Brief: Report all lines holding "materials".

Data section:
--

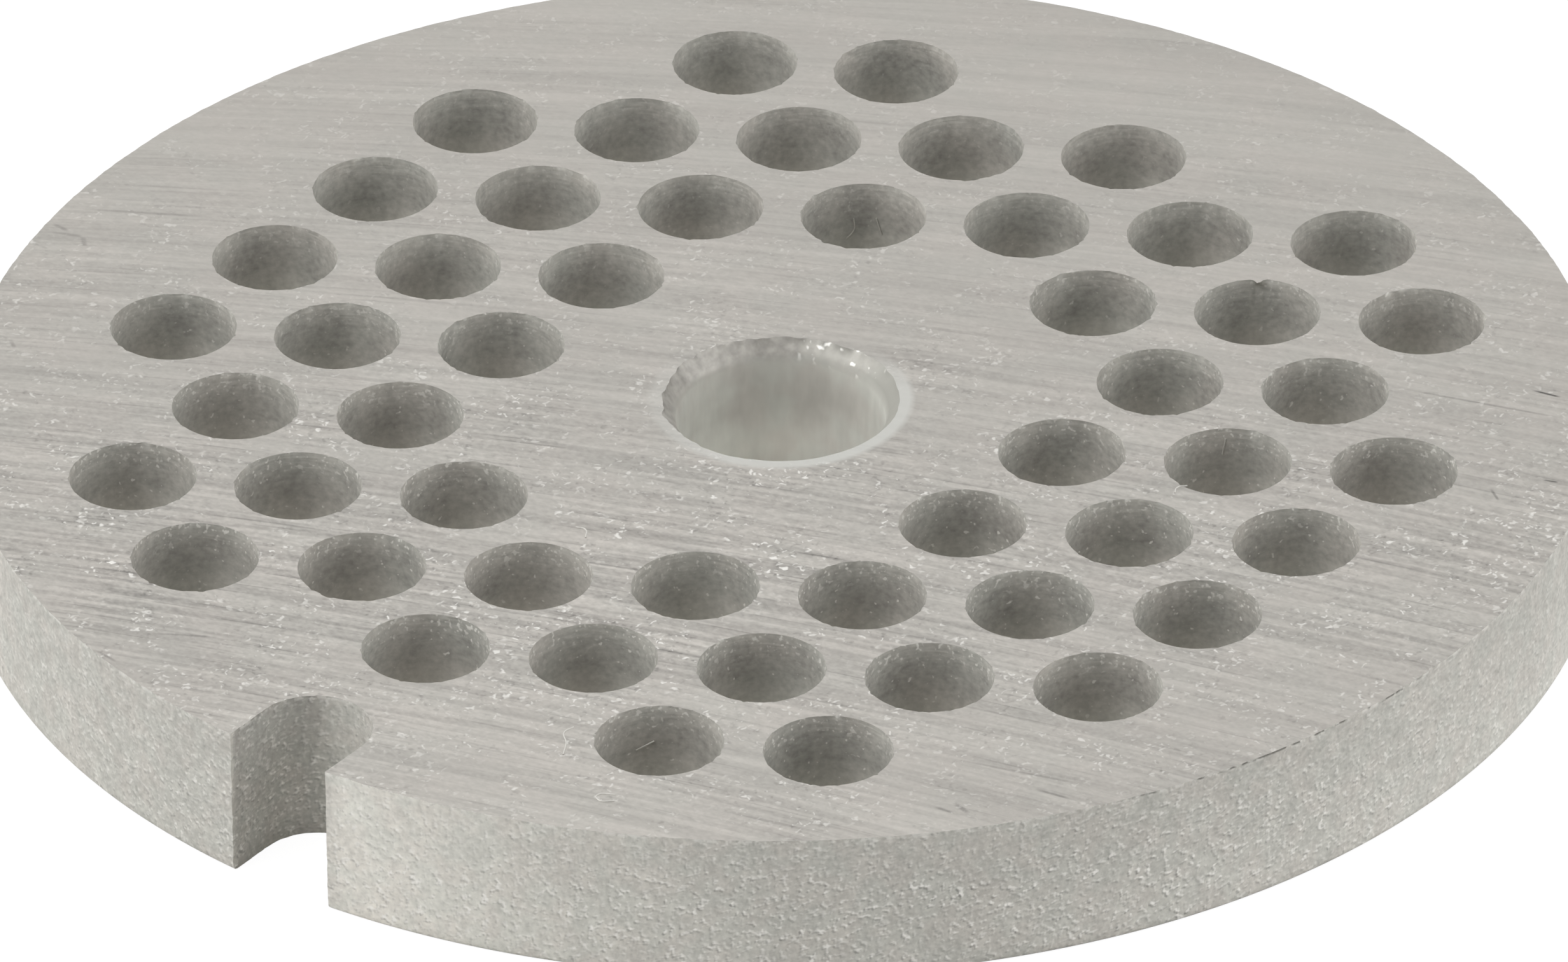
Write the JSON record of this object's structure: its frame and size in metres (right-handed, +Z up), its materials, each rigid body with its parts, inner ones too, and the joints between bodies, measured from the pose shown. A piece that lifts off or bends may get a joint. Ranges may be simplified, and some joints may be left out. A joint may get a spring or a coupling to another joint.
{
  "type": "meat grinder plate",
  "caption": "Round perforated steel plate for a meat grinder, with a chamfered centre bore, round cutting holes on a triangular lattice and one U-shaped keying notch in its rim.",
  "frame": {"origin": "centre of the bottom face, on the axis of the centre bore", "axes": "+Z up through the plate along the bore, -Y out through the notch in the rim"},
  "size_m": [0.0825, 0.0823, 0.008],
  "materials": {
    "plate_steel": "surface ground faces, grit blasted rim"
  },
  "bodies": {
    "root": {"grinder_plate": "plate_steel"}
  },
  "joints": []
}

--

Response to this task:
Write the JSON record of this object's structure: its frame and size in metres (right-handed, +Z up), its materials, each rigid body with its parts, inner ones too, and the joints between bodies, measured from the pose shown. A piece that lifts off or bends may get a joint. Ranges may be simplified, and some joints may be left out. A joint may get a spring or a coupling to another joint.
  "materials": {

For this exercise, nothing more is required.